Tuesday, May 2, 2006

On Teaching: "The Importance of 'Passive Voice'"

For many years, I have been teaching my students to avoid using the "passive voice" in their writing, because I want them to make the subjects of their sentences the doers of the action. I tell them that "I threw the ball" is better than "The ball was thrown". However, yesterday as I was walking in the park, I suddenly realized that the passive voice has a place in life, even if it should be steered away from in writing. The passive voice, after all, suggests that there is no doer of the action, but just the action itself. No individual person threw the ball; the throwing just happened. In one sense, of course, this sounds ridiculous; of course someone threw the ball. But in another sense -- a more spiritual one -- there's a wonderful truth in the passive voice. It reminds us that, while all of us are indeed individuals, we are, more importantly, part of an infinite force (sometimes called God, or Allah, or other names), and it is this force that actually causes everything that happens. It may appear that a separate person is throwing the ball or teaching the English class, but actually, from a spiritual viewpoint, the grand, limitless Universe is doing the throwing and the teaching. There is no individual doer, only the one universal Doer.
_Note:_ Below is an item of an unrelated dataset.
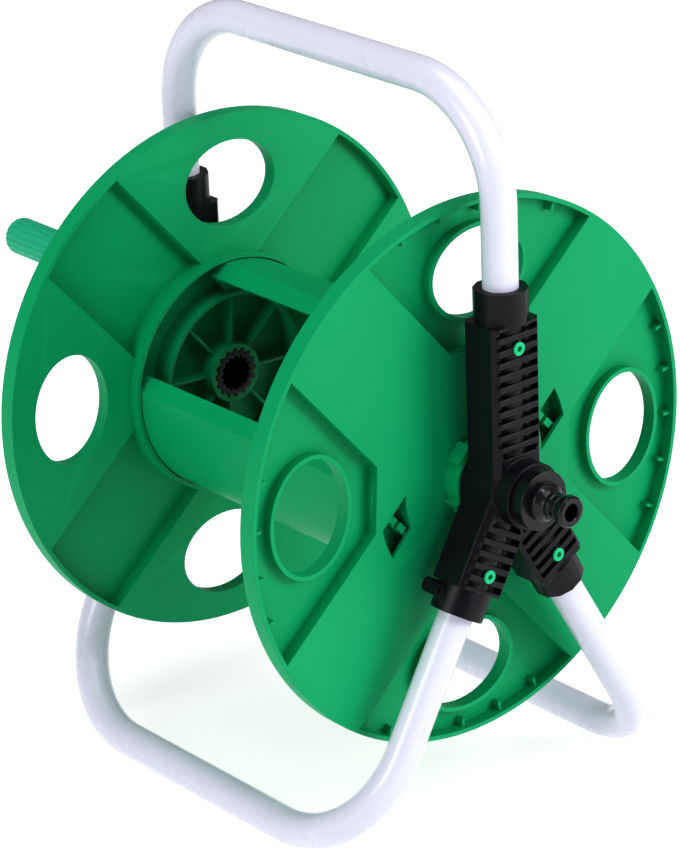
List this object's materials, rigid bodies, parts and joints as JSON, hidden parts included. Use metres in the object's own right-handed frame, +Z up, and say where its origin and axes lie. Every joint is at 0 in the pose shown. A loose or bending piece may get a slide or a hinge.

Perhaps, when I describe what happens in my English classes, I should more carefully acknowledge who or what exactly does the teaching. Instead of "I had a good class today", I could say, "A good class happened today." Instead of believing that a single, isolated person called a "teacher" caused the learning to happen, I could use the passive voice to show that a far, far greater force than any one person was involved in creating whatever education happened.